Richard F.L.R.Snashall said:
Eric said:
Richard F.L.R.Snashall wrote On 11/10/05 13:42,:
Eric Sosman wrote:
"By math definition" there is no such thing as a
minimum integer at all. This should alert you to the
fact that a Java `int' is not a mathematical integer.
Knowing that, you should not expect an `int' to imitate
all properties of an integer with perfect fidelity.
Sure there is. [...]
Care to write it out for us? (When you've finished,
I'll tack on a `- 1' at the end.)
For a two's complement machine, the machine integers are
simply the intersection of the integers with the half-open
interval [-2^(n-1),2^(n-1)), where n is the number of bits in
the particular integer type.

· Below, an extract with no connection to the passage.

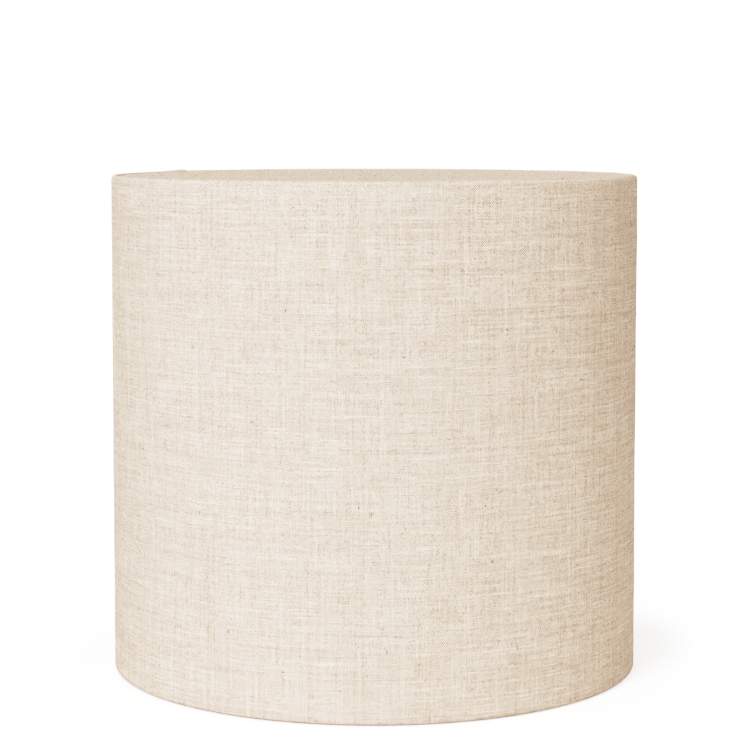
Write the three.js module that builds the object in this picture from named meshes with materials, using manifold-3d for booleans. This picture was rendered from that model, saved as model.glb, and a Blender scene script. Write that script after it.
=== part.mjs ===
// A closed-top drum lamp shade, in millimetres with +Z up.
//
// Linen is bonded to a stiff plastic liner and rolled over a wire ring at each end. A covered
// board closes the top, just inside the top rim. Three bent wire arms rise from the bottom
// ring and carry the flat washer that sits on the lamp holder.
//
// The shade stands on its bottom rim. The origin is at the centre of that rim's underside.

import * as THREE from 'three';
import { mergeVertices } from 'three/addons/utils/BufferGeometryUtils.js';
import Module from 'manifold-3d';

const wasm = await Module();
wasm.setup();

// ---- Driving dimensions ---------------------------------------------------------------

const SHADE_DIAMETER = 400; // across the linen of the wall
const SHADE_HEIGHT = 376; // underside of the bottom rim to the crest of the top rim
const LINEN = 0.5; // the linen with its adhesive
const LINER = 0.4; // the stiff plastic sheet inside the wall
const RING_WIRE = 5; // diameter of the two rim wires

const SEAM_AZIMUTH = 145; // degrees from +X, counted from above
const LAP_WIDTH = 21; // how far one end of the linen lies over the other
const LAP_RISE = 0.8; // how far the folded lap stands out of the wall
const LINER_SLIT = 0.6; // open butt joint of the liner
const TAPE_WIDTH = 24; // strip over the butt joint
const TAPE = 0.2;
const TAPE_INSET = 3; // the strip stops short of the liner's ends

const TOP_BOARD = 1.5;
const TOP_DROP = 0.7; // top linen below the crest of the rim
const TURN_UNDER = 10; // linen turned under the board's edge

const ARM_AZIMUTHS = [90, 210, 330]; // degrees from +X
const ARM_WIRE = 3.5;
const ARM_BEND = 20; // radius of the bend on the wire's centreline
const NOTCH_CLEARANCE = 0.8; // on each side of an arm, in the bottom hem

const WASHER_DIAMETER = 56;
const WASHER_HOLE = 42; // clears the thread of a common screw lamp holder
const WASHER = 2;
const WASHER_LIFT = 44; // underside of the washer above the bottom rim

const GAP = 0.1; // between skins that follow each other facet by facet
const SEAT = 0.3; // between pieces that meet without aligned facets

const ROUND_FACETS = 72;
const WASHER_FACETS = 48;
const WIRE_SIDES = 8;
const ARM_STEP = 7; // length of one straight piece of a swept arm
const ARC_HANDLE = 0.5523; // Bezier handle length of a quarter turn, in radii

// ---- Sizes worked out from them -------------------------------------------------------

const wallRadius = SHADE_DIAMETER / 2;
const ringSection = RING_WIRE / 2;
const rollInside = ringSection + GAP;
const rollOutside = rollInside + LINEN;
const ringRadius = wallRadius - rollOutside;
const bottomRingHeight = rollOutside;
const topRingHeight = SHADE_HEIGHT - rollOutside;
const seamAzimuth = THREE.MathUtils.degToRad(SEAM_AZIMUTH);

const linerOutside = wallRadius - LINEN - GAP;
const linerInside = linerOutside - LINER;
const linerBottom = bottomRingHeight + ringSection;
const linerTop = topRingHeight - ringSection;

const armHeight = WASHER_LIFT + WASHER / 2;
const legRadius = linerInside - SEAT - ARM_WIRE / 2;

// ---- Helpers --------------------------------------------------------------------------

// Turns a closed outline of [radius, height] points about the Z axis. The outline runs
// upwards on its outer side.
function lathe(outline, facets = ROUND_FACETS) {
  const points = [...outline, outline[0]].map(([radius, height]) => new THREE.Vector2(radius, height));
  return new THREE.LatheGeometry(points, facets).rotateX(Math.PI / 2);
}

function rectangle(inside, outside, bottom, top) {
  return [
    [inside, bottom],
    [outside, bottom],
    [outside, top],
    [inside, top],
  ];
}

// Corners of the polygon around a wire whose flats lie `reach` from the wire's centre.
// Corner 0 is half a side below the outward direction, and they are counted from there
// through the top. The flats are upright on the outer side and level above and below.
function wrapCorners(wireHeight, reach, first, last) {
  const side = (2 * Math.PI) / WIRE_SIDES;
  const cornerReach = reach / Math.cos(side / 2);
  const corners = [];
  for (let corner = first; corner <= last; corner += 1) {
    const angle = (corner - 0.5) * side;
    corners.push([ringRadius + cornerReach * Math.cos(angle), wireHeight + cornerReach * Math.sin(angle)]);
  }
  return corners;
}

function solidOf(geometry) {
  const bare = geometry.clone();
  bare.deleteAttribute('normal');
  bare.deleteAttribute('uv');
  const merged = mergeVertices(bare);
  const mesh = new wasm.Mesh({
    numProp: 3,
    vertProperties: new Float32Array(merged.attributes.position.array),
    triVerts: new Uint32Array(merged.index.array),
  });
  return new wasm.Manifold(mesh);
}

function geometryOf(solid) {
  const mesh = solid.getMesh();
  const geometry = new THREE.BufferGeometry();
  geometry.setAttribute('position', new THREE.BufferAttribute(mesh.vertProperties, 3));
  geometry.setIndex(new THREE.BufferAttribute(mesh.triVerts, 1));
  geometry.computeVertexNormals();
  return geometry;
}

// An upright wedge from the axis outwards, centred on the seam. It is `width` wide at the wall.
function seamWedge(width) {
  const halfAngle = width / 2 / wallRadius;
  const reach = SHADE_DIAMETER;
  const corner = (angle) => new THREE.Vector2(reach * Math.cos(angle), reach * Math.sin(angle));
  const outline = new THREE.Shape([new THREE.Vector2(0, 0), corner(-halfAngle), corner(halfAngle)]);
  const block = new THREE.ExtrudeGeometry(outline, { depth: 2 * SHADE_HEIGHT, bevelEnabled: false });
  return solidOf(block.translate(0, 0, -SHADE_HEIGHT / 2).rotateZ(seamAzimuth));
}

function piece(name, geometry, colour, roughness, metalness = 0) {
  const material = new THREE.MeshStandardMaterial({ color: colour, roughness, metalness });
  const mesh = new THREE.Mesh(geometry, material);
  mesh.name = name;
  return mesh;
}

const linenPiece = (name, geometry) => piece(name, geometry, 0xe9dfd2, 0.95);
const plasticPiece = (name, geometry) => piece(name, geometry, 0xf3f2ee, 0.45);
const wirePiece = (name, geometry) => piece(name, geometry, 0xeeeeec, 0.4, 0.1);

// ---- The wall -------------------------------------------------------------------------

// One skin of the linen, from the tucked edge above the bottom ring, under that ring, up the
// wall, over the top ring and down to the tucked edge below it.
function linenSkin(reach) {
  return [...wrapCorners(bottomRingHeight, reach, 2, 8), ...wrapCorners(topRingHeight, reach, 1, 7)];
}

// The folded end of the linen, from the bottom ring's height up the wall and over the crest.
function lapOutline() {
  const outer = wrapCorners(topRingHeight, rollOutside + LAP_RISE, 1, 3);
  const inner = wrapCorners(topRingHeight, rollOutside - LINEN / 2, 1, 3).reverse();
  return [
    [wallRadius - LINEN / 2, bottomRingHeight],
    [wallRadius + LAP_RISE, bottomRingHeight],
    ...outer,
    ...inner,
  ];
}

// The hem is snipped where an arm leaves the bottom ring. The block spares the wall outside.
function hemNotch(azimuth) {
  const width = ARM_WIRE + 2 * NOTCH_CLEARANCE;
  const depth = ringSection + 2 * rollOutside;
  const height = 2 * rollOutside;
  const block = new THREE.BoxGeometry(depth, width, height);
  block.translate(ringRadius + ringSection - depth / 2, 0, bottomRingHeight + height / 2);
  return solidOf(block.rotateZ(THREE.MathUtils.degToRad(azimuth)));
}

function sideFabric() {
  const wall = solidOf(lathe([...linenSkin(rollOutside), ...linenSkin(rollInside).reverse()]));
  const lap = solidOf(lathe(lapOutline())).intersect(seamWedge(LAP_WIDTH));
  const notched = ARM_AZIMUTHS.reduce((solid, azimuth) => solid.subtract(hemNotch(azimuth)), wall.add(lap));
  return linenPiece('side_fabric', geometryOf(notched));
}

function sideLiner() {
  const sleeve = solidOf(lathe(rectangle(linerInside, linerOutside, linerBottom, linerTop)));
  return plasticPiece('side_liner', geometryOf(sleeve.subtract(seamWedge(LINER_SLIT))));
}

function seamTape() {
  const outside = linerInside - GAP;
  const strip = rectangle(outside - TAPE, outside, linerBottom + TAPE_INSET, linerTop - TAPE_INSET);
  return plasticPiece('seam_tape', geometryOf(solidOf(lathe(strip)).intersect(seamWedge(TAPE_WIDTH))));
}

function rimRing(name, height) {
  return wirePiece(name, lathe(wrapCorners(height, ringSection, 0, WIRE_SIDES - 1)));
}

// ---- The closed top -------------------------------------------------------------------

const topEdge = ringRadius - rollOutside - SEAT;
const topFace = SHADE_HEIGHT - TOP_DROP;
const boardTop = topFace - LINEN - GAP;
const boardBottom = boardTop - TOP_BOARD;

function topBoard() {
  const edge = topEdge - LINEN - GAP;
  return piece('top_board', lathe(rectangle(0, edge, boardBottom, boardTop)), 0xe4e1da, 0.7);
}

function topFabric() {
  const under = boardBottom - GAP;
  return linenPiece(
    'top_fabric',
    lathe([
      [0, topFace - LINEN],
      [topEdge - LINEN, topFace - LINEN],
      [topEdge - LINEN, under],
      [topEdge - TURN_UNDER, under],
      [topEdge - TURN_UNDER, under - LINEN],
      [topEdge - LINEN, under - LINEN],
      [topEdge, under],
      [topEdge, topFace - LINEN],
      [topEdge - LINEN, topFace],
      [0, topFace],
    ]),
  );
}

// ---- The spider -----------------------------------------------------------------------

// An arm in the XZ plane: up from the bottom ring beside the liner, round the bend and in to
// the washer's rim.
function spiderArm(name, azimuth) {
  const start = new THREE.Vector3(legRadius, 0, bottomRingHeight + ringSection + SEAT);
  const bendStart = new THREE.Vector3(legRadius, 0, armHeight - ARM_BEND);
  const bendEnd = new THREE.Vector3(legRadius - ARM_BEND, 0, armHeight);
  const end = new THREE.Vector3(WASHER_DIAMETER / 2 + SEAT, 0, armHeight);
  const handle = ARM_BEND * ARC_HANDLE;
  const route = new THREE.CurvePath();
  route.add(new THREE.LineCurve3(start, bendStart));
  route.add(
    new THREE.CubicBezierCurve3(
      bendStart,
      bendStart.clone().add(new THREE.Vector3(0, 0, handle)),
      bendEnd.clone().add(new THREE.Vector3(handle, 0, 0)),
      bendEnd,
    ),
  );
  route.add(new THREE.LineCurve3(bendEnd, end));

  const side = (2 * Math.PI) / WIRE_SIDES;
  const cornerReach = ARM_WIRE / 2 / Math.cos(side / 2);
  const corners = Array.from({ length: WIRE_SIDES }, (_, corner) => {
    const angle = (corner + 0.5) * side;
    return new THREE.Vector2(cornerReach * Math.cos(angle), cornerReach * Math.sin(angle));
  });
  const steps = Math.round(route.getLength() / ARM_STEP);
  const geometry = new THREE.ExtrudeGeometry(new THREE.Shape(corners), { steps, extrudePath: route });
  const arm = wirePiece(name, geometry);
  arm.rotation.z = THREE.MathUtils.degToRad(azimuth);
  return arm;
}

function fitterWasher() {
  const outline = rectangle(WASHER_HOLE / 2, WASHER_DIAMETER / 2, 0, WASHER);
  const washer = wirePiece('fitter_washer', lathe(outline, WASHER_FACETS));
  washer.position.z = WASHER_LIFT;
  return washer;
}

// ---- The assembly ---------------------------------------------------------------------

const wall = new THREE.Group();
wall.add(sideFabric(), sideLiner(), seamTape());
wall.add(rimRing('bottom_ring', bottomRingHeight), rimRing('top_ring', topRingHeight));

const closedTop = new THREE.Group();
closedTop.add(topBoard(), topFabric());

const spider = new THREE.Group();
spider.add(fitterWasher());
ARM_AZIMUTHS.forEach((azimuth, index) => spider.add(spiderArm(`spider_arm_${index + 1}`, azimuth)));

const lampShade = new THREE.Group();
lampShade.add(wall, closedTop, spider);

export default lampShade;
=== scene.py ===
# %% [markdown]
# # A closed-top linen drum lamp shade
#
# The shade is a sleeve of linen on a stiff liner. The linen rolls over a wire ring at each end,
# a covered board closes the top, and a small wire spider near the bottom holds the lamp.
# Every size here is in metres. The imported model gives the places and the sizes, and this
# script makes the cloth, the wires and their finishes to fit it.

# %% Load the frame
import math

import bpy
import numpy as np
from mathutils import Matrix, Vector


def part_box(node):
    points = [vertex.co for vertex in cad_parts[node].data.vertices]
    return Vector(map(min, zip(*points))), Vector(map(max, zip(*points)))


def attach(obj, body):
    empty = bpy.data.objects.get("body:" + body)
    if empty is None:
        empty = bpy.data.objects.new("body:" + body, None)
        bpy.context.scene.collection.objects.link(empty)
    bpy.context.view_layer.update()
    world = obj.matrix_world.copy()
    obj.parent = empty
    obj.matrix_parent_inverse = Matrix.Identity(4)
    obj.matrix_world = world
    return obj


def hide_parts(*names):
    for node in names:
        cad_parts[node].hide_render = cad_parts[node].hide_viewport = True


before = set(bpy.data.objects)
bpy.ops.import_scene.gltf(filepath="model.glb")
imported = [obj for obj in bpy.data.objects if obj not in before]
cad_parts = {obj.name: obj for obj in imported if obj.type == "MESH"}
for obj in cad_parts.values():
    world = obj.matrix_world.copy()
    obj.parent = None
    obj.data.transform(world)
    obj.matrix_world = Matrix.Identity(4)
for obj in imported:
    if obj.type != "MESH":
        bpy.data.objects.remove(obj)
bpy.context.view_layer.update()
MM = 0.001

# %% [markdown]
# ## Sizes that the frame gives
#
# The rim of the shade is a wire ring with linen rolled round it, so three numbers place
# every fold of the cloth: the ring's radius, the ring's height and the radius of the roll.
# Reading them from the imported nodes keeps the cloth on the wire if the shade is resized.

# %% Read the rings and the wall
wall_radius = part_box("side_fabric")[1].x


def ring_place(node):
    """The radius of a ring's centreline, its height and the radius of its wire."""
    lo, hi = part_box(node)
    wire = (hi.z - lo.z) / 2
    return hi.x - wire, (hi.z + lo.z) / 2, wire


ring_radius, bottom_ring_z, ring_wire = ring_place("bottom_ring")
top_ring_z = ring_place("top_ring")[1]
roll = wall_radius - ring_radius
linen = 0.5 * MM
rim_crest = top_ring_z + roll
print(f"wall radius {wall_radius:.4f}, ring radius {ring_radius:.4f}, crest {rim_crest:.4f} m")
print(f"roll {roll / MM:.2f} mm")

# %% [markdown]
# ## Camera
#
# A long lens from a little above the top rim shows the wall almost square on, and the closed
# top as a thin ellipse. A tilted camera makes upright sides lean together, and a shifted one
# doesn't, but a large shift would push the shade out of the picture from other sides. So a
# small shift does part of the work and a tilt does the rest.

# %% Place the camera
camera_data = bpy.data.cameras.new("studio_camera")
camera_data.sensor_width = 36
camera_data.lens = 110.1
camera_data.shift_y = -0.12
camera = bpy.data.objects.new("studio_camera", camera_data)
camera.location = (0.0005, -1.7564, 0.419)
camera.rotation_euler = (math.radians(90 - 4.169), 0, 0)
bpy.context.scene.collection.objects.link(camera)
bpy.context.scene.camera = camera
print("lens", camera_data.lens, "mm at", tuple(round(v, 3) for v in camera.location))

# %% [markdown]
# ## Mesh helpers
#
# Thin cloth is a closed body with two skins a thread's width apart. Both skins are grids
# with the same number of rows, so the same helper joins them, closes the cut edges and
# keeps a map of the cloth's own threads, measured in metres along and across the cloth.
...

As such, a + and a * can be
derived from those of the integers (or real numbers),
provided the result is within the set. It's only when the
"mathematical" answer is not in the set that we end up
with all this nonsense and are forced to go to new definitions.
So obviously the argument over whether or not there is a minimum integer
arose because of a misunderstanding of what one meant by "integer" (i.e. was
it the mathematical concept or the computer-science concept?)
What I wanted to bring up is that we don't need to "go to new
definitions" in the case of the + (and -) operations if we consider the
"machine-integers" to form a group.
I haven't examined it rigorously, but I believe all 3 (and a half)
properties of a group hold:
1) Associativity: for all a, b, c in our group G: (a + b) + c = a + (b +
c)
Trivially (?) true.
2) Identity: There is an element e such that for all a, e + a = a + e =
a
In our case, e = 0.
3) Inverse element: For all a in G, there is an element b such that a +
b = b + a = e.
This trivially is true for all elements greater than
Integer.MIN_INTEGER. (i.e. if a != Integer.MIN_INTEGER, then the inverse of
a is -a). I believe Integer.MIN_INTEGER is it's own inverse. Consider a
2-bit architecture, so the integers are -2, -1, 0 and 1. -2 + -2 is -2
decremented twice. -2 decremented once becomes 1. -2 decremented a second
time becomes 0, which is e.
3.5) Closure: For all a and b in G, a + b is in G.
This is true assuming we allow standard Java overflow/underflow
behaviour.
It seems that the integers and the multiplication does NOT form a group,
as we don't have closure.
- Oliver